What the ranges look like
Costs vary widely by state, lanes, equipment, and experience. As a rough frame, some owner-operators with clean records report annual totals around the mid four figures to low five figures, while newer authorities, tougher cargo, or loss histories can push premiums into the higher five figures. It's a spectrum, not a promise - your specifics decide.
A real moment: after a minor backing scrape in a crowded shipper lot, a small carrier saw renewal jump 10%. By providing updated driver training logs, installing dashcams, and raising a physical damage deductible modestly, they trimmed the increase to 3% and saved several hundred dollars.
Practical ways to lower cost
- Document safety: Written policies, quarterly training, and signed acknowledgments earn credibility.
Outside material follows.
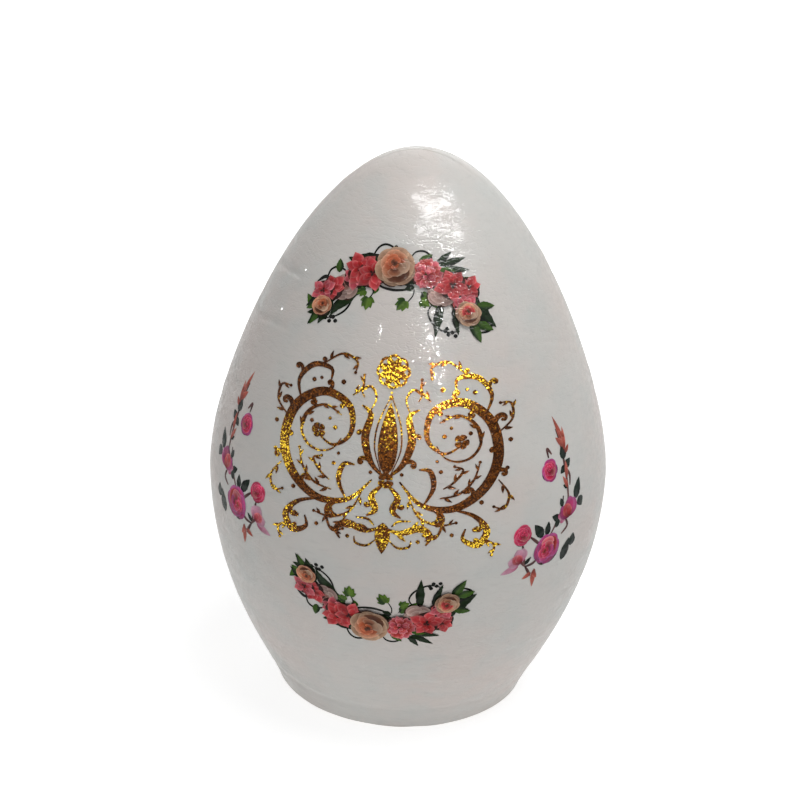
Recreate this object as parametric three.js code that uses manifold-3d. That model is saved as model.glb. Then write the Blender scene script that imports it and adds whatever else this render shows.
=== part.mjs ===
import * as THREE from 'three';
import { mergeVertices } from 'three/addons/utils/BufferGeometryUtils.js';
import Module from 'manifold-3d';

// A hollow cast egg glued on a low foot ring, pasted all over with white tissue,
// with cut-out flower transfers and gold foil ornaments laid on the tissue.
// Lengths are millimetres and angles are degrees. +Z is up, the origin is the
// centre of the foot's underside, and the decorated front faces -Y.

// Outer form, measured over the tissue
const OVERALL_HEIGHT = 141.5;
const BELLY_RADIUS = 50;
const BELLY_HEIGHT = 59.5;
const FOOT_RADIUS = 32.2;
const FOOT_LEAN = 5.5;
// How far the wall keeps its direction before it starts to bend, at each end of its two curves
const FOOT_REACH = 6;
const BELLY_REACH_DOWN = 32;
const BELLY_REACH_UP = 20;
const CROWN_REACH = 27;

// Layers
const TISSUE_THICKNESS = 0.3;
const TRANSFER_THICKNESS = 0.3;
const SEAT_GAP = 0.3;
const TISSUE_HEM_HEIGHT = 0.8;

// Egg casting
const EGG_WALL = 4;
const EGG_FLOOR = 4.5;
const SPIGOT_RADIUS = 26;
const SPIGOT_LENGTH = 3;
const DRAIN_RADIUS = 6;

// Foot ring
const FOOT_HEIGHT = 7;
const FOOT_BORE_RADIUS = 19;
const FOOT_EDGE = 0.8;
const GLUE_GROOVE_RADIUS = 22.5;
const GLUE_GROOVE_WIDTH = 3;
const GLUE_GROOVE_DEPTH = 1.4;

// Where each transfer sits: degrees round from the front, and millimetres from the part it lines up with
const TOP_GARLAND_BELOW_CROWN = 26.5;
const BOTTOM_GARLAND_ABOVE_TABLE = 46;
const BOTTOM_GARLAND_TURN = -6;
const SPRAY_AZIMUTH = 50;
const LEFT_SPRAY_ABOVE_BELLY = 11.5;
const RIGHT_SPRAY_ABOVE_BELLY = 6.5;

// Sizes of the drawings. The gold's rows fill the height between the two garlands' centres.
const GARLAND_ARCH_RADIUS = 24;
const SPRAY_LENGTH = 40;
const SPRAY_ROWS = 40;
const GOLD_ROWS = 69;
const GOLD_CENTRE_ROW = 37;

// Facets
const SEGMENTS = 40;
const LOWER_STEPS = 8;
const UPPER_STEPS = 12;
const STROKE_STEPS = 8;

const degrees = THREE.MathUtils.degToRad;
const manifold = await Module();
manifold.setup();

// Solids

function toSolid(geometry) {
  const bare = geometry.clone();
  bare.deleteAttribute('normal');
  bare.deleteAttribute('uv');
  const merged = mergeVertices(bare);
  const index = merged.index.array;
  const corners = [];
  for (let i = 0; i < index.length; i += 3) {
    const [a, b, c] = [index[i], index[i + 1], index[i + 2]];
    if (a !== b && b !== c && c !== a) {
      corners.push(a, b, c);
    }
  }
  const mesh = new manifold.Mesh({
    numProp: 3,
    vertProperties: new Float32Array(merged.attributes.position.array),
    triVerts: new Uint32Array(corners),
  });
  return new manifold.Manifold(mesh);
}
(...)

- Use telematics/dashcams: Prove behavior, fight disputed claims, and unlock credits.
- Right-size deductibles: Increase only to levels you can actually afford on short notice.
- Shop early: Start 30 - 45 days before renewal; more markets, better leverage.
- Package smart: Combine lines (GL, cargo, PD) when it produces a net discount.
- Mind drivers: Set hiring standards; one risky MVR can swing the whole fleet's rate.
- Secure parking: Fenced, lit yards and documented protocols help with theft exposure.
- Accurate radius and garaging: Don't understate; mismatches can void claims and cost later.
Pause. Look at last year's losses and the lanes that caused them.
Budgeting you can live with
Build insurance into your per-mile and per-load pricing. Consider seasonality and plan for audit adjustments on policies rated by mileage or revenue. Keep a small reserve so premium finance or pay-in-full discounts don't strain operations.
- Gather VINs, driver lists with experience, and five years of loss runs if available.
- Decide on realistic liability limits based on shipper needs and risk tolerance.
- Ask for options: multiple deductibles and cargo sublimits to see true trade-offs.
- Quote with several carriers or a broker who can access multiple markets.
- Align effective dates and cancellations neatly to avoid gaps.
Red flags to avoid
- Underinsuring cargo or ignoring exclusions for reefer breakdown or theft hot-spots.
- Paper policies that don't match operations (e.g., declared radius vs. actual lanes).
- Gaps in coverage during equipment swaps or authority changes.
- Skipping trailer interchange when contracts require it.
- Relying on verbal assurances - get endorsements in writing.
The goal isn't the cheapest sticker - it's the best-fit protection at a price your routes can carry. With clear records, early quoting, and steady safety habits, the tractor trailer insurance cost becomes another controlled line item, not a surprise.